ML: Add model-specific:
- Prediction distribution (drift)
- Feature distribution (data drift)
- Model performance (degradation)
Core MLOps Components
Data Versioning
# DVC (Data Version Control)
dvc init
dvc add data/training.csv
git add data/training.csv.dvc
git commit -m "Add training data v1"
# Track data alongside code
dvc push # Push to remote storage
Experiment Tracking
import mlflow
mlflow.set_experiment("fraud_detection")
with mlflow.start_run():
mlflow.log_param("learning_rate", 0.01)
mlflow.log_param("epochs", 100)
model = train(...)
mlflow.log_metric("accuracy", 0.95)
mlflow.log_metric("f1_score", 0.87)
mlflow.sklearn.log_model(model, "model")
Feature Stores
Central repository for features:
from feast import FeatureStore
store = FeatureStore(repo_path=".")
# Get features for training
training_df = store.get_historical_features(
entity_df=entity_df,
features=["user_features:age", "user_features:purchase_count"]
)
# Get features for inference (real-time)
online_features = store.get_online_features(
features=["user_features:age", "user_features:purchase_count"],
entity_rows=[{"user_id": 123}]
)
Model Registry
import mlflow
# Register model
mlflow.register_model(
"runs:/abc123/model",
"fraud_detector"
)
# Transition stages
client = mlflow.tracking.MlflowClient()
client.transition_model_version_stage(
name="fraud_detector",
version=3,
stage="Production"
)
The Pipeline
# Example: Kubeflow Pipeline
stages:
- name: data-prep
container: preprocess:v1
inputs: [raw_data]
outputs: [cleaned_data]
- name: train
container: train:v1
inputs: [cleaned_data, params]
outputs: [model]
- name: evaluate
container: evaluate:v1
inputs: [model, test_data]
outputs: [metrics]
- name: deploy
container: deploy:v1
inputs: [model]
condition: metrics.accuracy > 0.90
Monitoring in Production
Data Drift
from evidently.metrics import DataDriftPreset
from evidently.report import Report
report = Report(metrics=[DataDriftPreset()])
report.run(
reference_data=training_data,
current_data=production_data
)
# Alert if drift detected
if report.as_dict()['metrics'][0]['result']['dataset_drift']:
alert("Data drift detected!")
Model Performance
# Log predictions and ground truth
def predict_and_log(features, model):
prediction = model.predict(features)
# Log for later evaluation
mlflow.log_metric("prediction_count", 1)
store_for_ground_truth_comparison(features, prediction)
return prediction
# Scheduled evaluation
def evaluate_recent_predictions():
predictions = get_recent_predictions()
ground_truth = get_ground_truth(predictions)

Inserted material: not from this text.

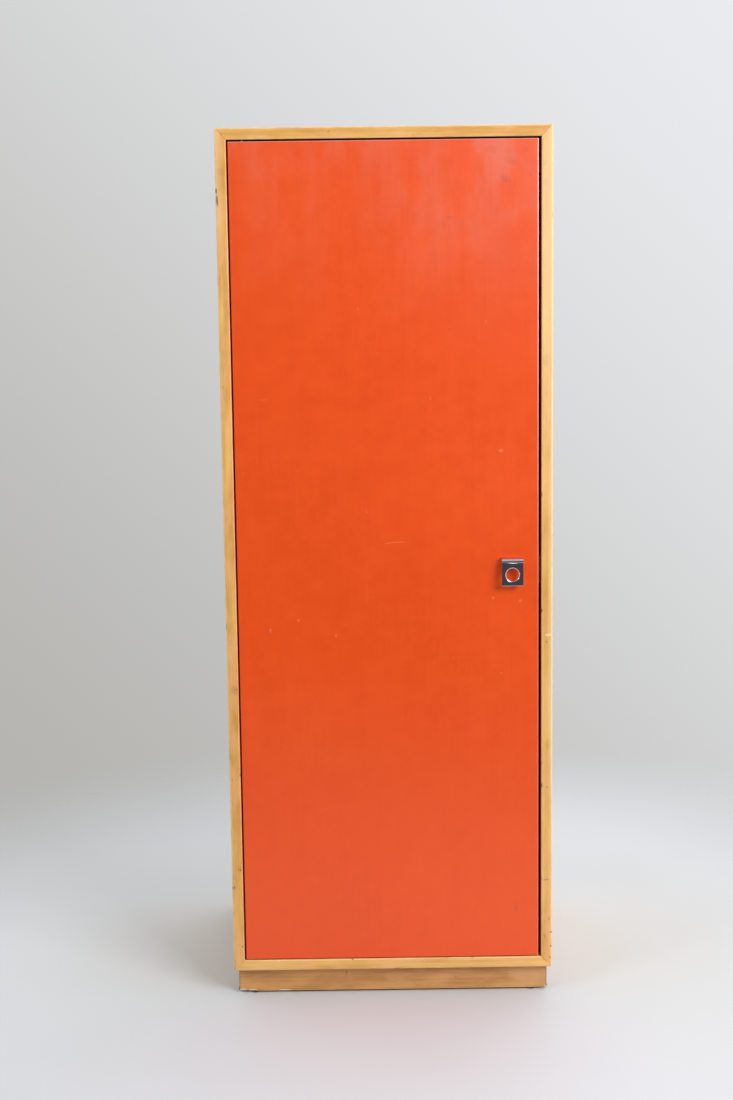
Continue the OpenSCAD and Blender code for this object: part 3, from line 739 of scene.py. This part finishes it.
def make_lipping(side, seed, known=(), cutters=(), **how):
    """A solid strip of the frame front, its two front arrises rounded by hand and by use."""
    section = rounded_outline((
        (0.0, board_y, JOINT_EASE),
        (0.0, front_y, OUTER_ARRIS),
        (strip_w, front_y, INNER_ARRIS),
        (strip_w, board_y, JOINT_EASE * 0.5),
    ), guards=GUARDS)
    length = side_of_frame(side)[3]
    dents = list(known) + random_dents(seed, length, LIPPING_FRONTS, round(length * DENTS_PER_METRE))
    along = "Z" if side in ("left", "right") else "X"
    material = wood("honey_strip_" + side, along, seed, HONEY, **how)
    settle(side + "_lipping_worn", mitred(side, section, dents), material, side + "_lipping", cutters)


def make_board(side, node, seed):
    """A veneered carcass board, mitred at both ends and rebated for the back panel."""
    panel_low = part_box("back_panel")[0]
    rebate_a = panel_low.x - frame_low.x - 0.5 * MM
    section = rounded_outline((
        (0.0, back_y, 1.2 * MM),
        (0.0, board_y, JOINT_EASE),
        (strip_w, board_y, JOINT_EASE * 0.5),
        (strip_w, panel_low.y, 0.3 * MM),
        (rebate_a, panel_low.y, 0.1 * MM),
        (rebate_a, back_y, 0.6 * MM),
    ), steps=4)
    length = side_of_frame(side)[3]
    dents = random_dents(seed + 40, length, ((0.0, back_y),), BACK_DENTS)
    upright = side in ("left", "right")
    material = veneer("veneer_" + side, "Z" if upright else "X", seed)
    settle(node + "_veneered", mitred(side, section, dents), material, node)


def mortise_tools(name, plate, bore_node, up):
    """Cutters for a pivot plate let into a strip, and for the pin or bush behind it."""
    low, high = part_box(plate)
    play = Vector((PLATE_PLAY, PLATE_PLAY))
    end_r = ((high.y - low.y) / 2 + PLATE_PLAY) * 0.999
    outline = rounded_outline(rectangle(low.xy - play, high.xy + play, (end_r,) * 4), steps=12)
    stadium = [tuple(point) for point, _ in outline]
    bore_low, bore_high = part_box(bore_node)
    middle = (bore_low + bore_high) / 2
    radius = (bore_high.x - bore_low.x) / 2 + BORE_PLAY
    face, bore_end = (low.z, bore_high.z) if up else (high.z, bore_low.z)
    inwards = 1 if up else -1
    mouth = face - inwards * 1 * MM
    bore = ring(middle.x, middle.y, radius)
    return [tool(name + "_mortise", lambda share: stadium, mouth, face + inwards * (high.z - low.z), "Z"),
            tool(name + "_bore", bore, mouth, bore_end + inwards * BORE_PLAY, "Z")]


# Marks on the front in millimetres in X and Z, as Finish.marks() takes them; gap light as wood() takes it
LEFT_KNOTS = ((-290, 1524, 9, 9), (-299, 64, 5, 18), (-286, 590, 11, 11, 10), (-283, 250, 9, 10))
LEFT_SCARS = (
    (-297.8, 1491, 1.4, 6, 3), (-296.2, 1474, 1.5, 13, 5), (-278, 283, 1.5, 1.5),
    (-284, 248, 1.6, 3.0, 20), (-279, 240, 1.5, 1.5), (-281, 262, 1.2, 1.2), (-283, 99, 2.4, 1.6, -20),
    (-295, 421, 1.2, 1.6), (-283, 592, 2.0, 1.2), (-295, 214, 1.4, 4.0, 4), (-288, 420, 1.1, 1.1),
)
RIGHT_KNOTS = ((288, 1499, 13, 10), (287, 1187, 10, 14), (292, 480, 8, 12))
RIGHT_SCARS = (
    (289, 673, 1.5, 1.5), (290, 399, 1.5, 1.5), (288, 221, 8.0, 0.9, 3), (297, 119, 1.5, 2.0),
    (297, 92, 1.4, 2.0), (296, 70, 1.8, 2.4), (285.5, 65.5, 8, 0.9, -45),
)
RIGHT_SCRAPES = ((293, 686, 8.6, 3.0),)
# Painted light: glare at the top of both stiles and down the right stile's outer edge
LEFT_GLARE = ((-308, 1590, 24, 330),)
RIGHT_GLARE = ((293, 1420, 20, 480), (300, 800, 10, 760))
# Painted light and shade inside the gaps round the door: the door's orange light on the faces at the sides,
# deep shade at the top
LEFT_GAP_LIGHT = (0, -280.2, -279.4, linear(244, 70, 10))
RIGHT_GAP_LIGHT = (0, 279.9, 279.1, linear(168, 84, 32))
TOP_GAP_LIGHT = (1, 1579.9, 1579.1, linear(84, 24, 12))
PLINTH_SCRAPES = ((-286, 5.2, 8, 4.4), (-267, 4.8, 9, 3.6), (-206, 4.6, 14, 2.4))
# Painted light: glare at the plinth's right end
PLINTH_GLARE = ((262, 30, 50, 26),)
# The two tall marks at the plinth's ends are painted shade on its front corners, partly wear; the rest are
# nicks
PLINTH_SCARS_AND_SHADE = ((-88, 38, 1.4, 3.6, 4), (-292, 28, 1.7, 40), (292, 28, 1.7, 40), (-276.5, 5, 1.4, 3))


def known_dents(marks, arris, along, bare=False):
    """Dents from (place, half length, depth) marks in millimetres. along(place) is a dent's s."""
    return [Dent(along(place), arris, half * MM, depth * MM, bare) for place, half, depth in marks]


def make_carcass():
    outer, inner = LIPPING_FRONTS
    left_marks = ((1491, 6, 0.7), (1474, 11, 0.9), (1454, 6, 0.3), (213, 4, 0.6), (56, 7, 0.9))
    right_marks = ((119, 2, 0.7), (92, 2, 0.6), (686, 3, 0.5), (1530, 4, 0.5))
    left_known = known_dents(left_marks, outer, lambda z: z * MM - frame_low.z)
    right_known = known_dents(right_marks, outer, lambda z: frame_high.z - z * MM)
    bottom_known = known_dents(((-215, 1.6, 0.8),), inner, lambda x: frame_high.x - x * MM, bare=True)
    bottom_known += known_dents(((8, 4.5, 0.9),), outer, lambda x: frame_high.x - x * MM)
    make_lipping("left", 1, left_known, depth=0.07, knots=LEFT_KNOTS, scars=LEFT_SCARS, faded=LEFT_GLARE,
                 stained=LEFT_GAP_LIGHT)
    make_lipping("right", 2, right_known, depth=-0.03, knots=RIGHT_KNOTS, scars=RIGHT_SCARS,
                 scrapes=RIGHT_SCRAPES, faded=RIGHT_GLARE, stained=RIGHT_GAP_LIGHT)
    make_lipping("top", 3, depth=0.12, stained=TOP_GAP_LIGHT,
                 cutters=mortise_tools("upper", "upper_frame_plate", "upper_pivot_bush", True))
    make_lipping("bottom", 4, bottom_known, depth=-0.06,
                 cutters=mortise_tools("lower", "lower_frame_plate", "lower_pivot_pin", False))
    make_board("left", "left_side_panel", 5)
    make_board("right", "right_side_panel", 6)
    make_board("top", "top_panel", 7)
    make_board("bottom", "bottom_panel", 8)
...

accuracy = calculate_accuracy(predictions, ground_truth)
if accuracy < threshold:
trigger_retraining()
Tool Landscape
End-to-End Platforms
- Vertex AI (Google): Full managed MLOps
- SageMaker (AWS): Training to deployment
- Azure ML: Microsoft ecosystem
Open Source Stack
| Component | Tools |
|---|---|
| Data versioning | DVC, LakeFS |
| Experiment tracking | MLflow, Weights & Biases |
| Feature store | Feast, Tecton |
| Pipeline orchestration | Kubeflow, Airflow |
| Model serving | Seldon, KServe, MLflow |
| Monitoring | Evidently, Arize, WhyLabs |
Getting Started
Level 0: Manual
- Training in notebooks
- Manual deployment
- No versioning
Level 1: ML Pipeline
- Automated training pipeline
- Model versioning
- Basic monitoring
Level 2: CI/CD for ML
- Automated retraining on new data
- Automated deployment with gates
- A/B testing
Level 3: Full Automation
- Continuous training
- Continuous monitoring
- Automatic drift detection and retraining
Best Practices
- Version everything: Data, code, models, configs
- Reproducible training: Same inputs → same model
- Test data quality: Garbage in, garbage out
- Monitor relentlessly: Models degrade silently
- Automate carefully: Understand before automating
Final Thoughts
MLOps bridges the gap between data science and production. Without it, models rot in notebooks.
Start simple: version data, track experiments, monitor predictions. Add automation as you mature.
The goal is reliable, maintainable ML systems. Not just working models.
Models don’t ship themselves. MLOps does.